15. Ace in the Hole (1951)
Only recently liberated from film archives to DVD, this Kirk Douglas feature is one of Billy Wilder’s best films and one of the least known. Based loosely on the famous Floyd Collins case in 1920s Kentucky, when Collins got stuck in a cave hunting Indian relics while hundreds of rescuers worked over several days to free him. The Collins episode captivated the attention of the entire nation. This Billy Wilder version is moved to the New Mexico outback (it was filmed on location near Gallup, N.M). Wilder turns it into a probing examination of the American love of spectacle, as the attempt to rescue a man trapped in a cave turns into a “big carnival” (which was the alternate title for the movie). Kirk Douglas plays a newsman-on-the-make who happens to be in the right place at the right time to “own” the story of the rescue. When other news reporters try to get access, one of them reasons with Douglas: “We’re all in the same boat.” The Douglas character answers, “I’m in the boat. You’re in the water. Now let’s see how you can swim.” This is an abrasive portrait of American hucksterism like none you’ve ever seen.

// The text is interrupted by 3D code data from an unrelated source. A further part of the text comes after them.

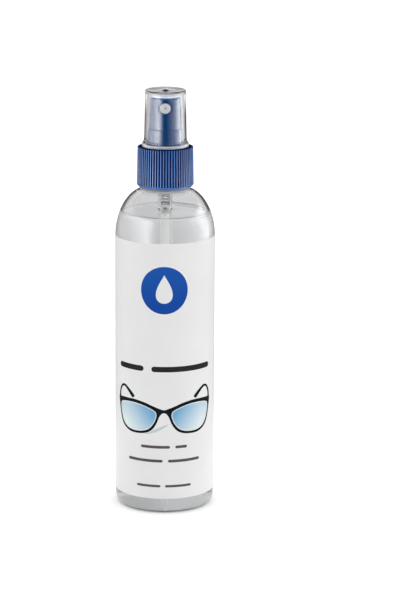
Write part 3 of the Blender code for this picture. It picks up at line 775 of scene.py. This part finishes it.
def make_collar():
    low, high = 159.30, COLLAR_TOP - 0.02
    depths = {
        TAU * (k + share) / RIBS: RIB_DEPTH * depth
        for k in range(RIBS)
        for share, depth in RIB_PROFILE
    }
    levels = [high - 0.12, high - 0.25, high - 0.5, high - 1.0]
    levels += [high - 1.0 - (high - low - 2.2) * i / 5 for i in range(1, 6)]
    levels += [low + 0.8, low + 0.5, low + 0.3, low + 0.15]
    outline = [
        *filleted([
            (9.15, 175.9), (9.15, COLLAR_TOP), (11.5, COLLAR_TOP), (11.5, 176.2), (12.62, 176.2),
            (12.62, COLLAR_TOP), (13.0, COLLAR_TOP),
        ], 0.12, False)[1:],
        (collar_radius(high) - 0.12, COLLAR_TOP - 0.01),
        (collar_radius(high) - 0.03, COLLAR_TOP - 0.05),
        *[(collar_radius(z), z) for z in levels],
        (collar_radius(low), low),
        (13.70, 159.0), (13.62, 158.85), (13.3, 158.45), (12.98, 158.12),
        *filleted([(12.9, 158.02), (12.75, 157.95), (12.3, 157.95), (12.08, 158.3)], 0.1, False),
        (COLLAR_BORE, 158.9),
        *[(COLLAR_BORE, 162.4 + 0.32 * i) for i in range(22)],
        (COLLAR_BORE, 174.6),
        *filleted([(COLLAR_BORE, 175.7), (9.15, 175.7)], 0.3, False),
        (9.15, 175.9),
    ]
    thread_start = NECK_TOP - 2.0 - PITCH * 1.75

    def shift(angle, r, z):
        if r > 13.2 and low + 0.05 < z:
            return -depths[angle] * min(1.0, (z - low) / 0.6) ** 0.6
        if abs(r - COLLAR_BORE) < 0.001 and 162 < z < 170:
            from_start = (angle - 0.25 * TAU) % TAU
            return -thread_height(from_start, z, thread_start, turns=1.25, width=0.75, crest=0.85)
        return 0.0

    def finish_or_painted_light(r, z):
        # Faces below the crests get the painted shade.
        return 1 if z > 159.2 and collar_radius(z) - r > RIB_FLOOR else 0

    mesh = lathe_mesh("collar_ribbed", outline, 0, shift=shift, angles=list(depths))
    made = piece("collar_ribbed", mesh, "collar", BLUE_COLLAR, "screw_collar", sharp=50)
    finish_or_paint_faces(made, (BLUE_GROOVE_SHADE,), finish_or_painted_light)


def make_tower():
    outline = filleted([
        (8.0, 186.1), (8.25, 186.1), (8.4, 185.9), (8.75, 179.7), (9.0, 179.0), (8.8, 178.3),
        (8.8, 175.4), (10.4, 175.4), (10.4, 173.2), (9.8, 173.2), (9.8, 174.3), (2.2, 174.3),
        (2.2, 175.4), (7.9, 175.4), (7.9, 185.9),
    ], 0.12)
    turned("tower_chimney", outline, 128, "pump", BLUE_TOWER, "pump_tower")


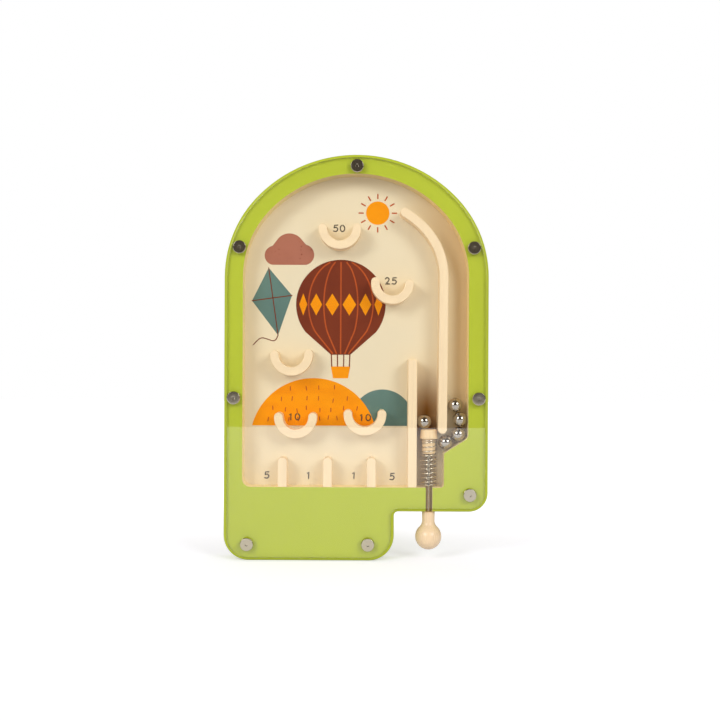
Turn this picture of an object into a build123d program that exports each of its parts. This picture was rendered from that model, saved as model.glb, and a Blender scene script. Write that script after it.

16. The Desperate Hours (1955)
You’re a nice, respectable American businessman living in an upscale American suburb, with a nice wife and two nice kids. And one day a desperate escaped convict (played very well by an aging Humphrey Bogart) and his two escaped convict pals break into your home and hold you and your family hostage. Directed by William Wyler, this little black and white thriller is appropriately claustrophobic, and Bogart is just fine playing bad.
17. Rififi (1955)
The last of the Jules Dassin movies on this list, this one was filmed five years after “Night and the City,” a span of time during which the genius Dassin could not get work. He was handed this script by French movie producers, who wanted a little crime drama about dark-skinned North African immigrants in Paris robbing a famous jewelry store. Dassin shaped the material in a different direction, turning the robbers into his own brand of working-class heroes, and filming one of the most amazing 30-minute robbery sequences, with hardly a word of dialogue. Dassin himself took the role of one of the robbers under the screen name of “Perlo Vita.” I could rave about this film at length. Suffice it to say that Dassin was one of America’s great filmmakers who was driven from our shores by intolerance and political bigotry, which makes him doubly a hero.
18. Odds Against Tomorrow (1959)
Another Robert Wise-directed movie, this one remarkable in many ways – for casting singer Harry Belafonte totally against type as a small-time crook, for casting Robert Ryan totally according to type as a slightly bigger-time crook with another racist chip on his shoulder about having to team up with a black man, and for Ed Begley Sr. as the most unlikely mastermind of a big bank heist. The movie is also distinguished by a pulsing jazz soundtrack, quite unusual at the time. With this movie, we’re at the end of that incredible long period of distinctive, astounding black and white artistry that really defined the movie experience in America for decades ... before color photography and computer-generated-imagery ruined everything.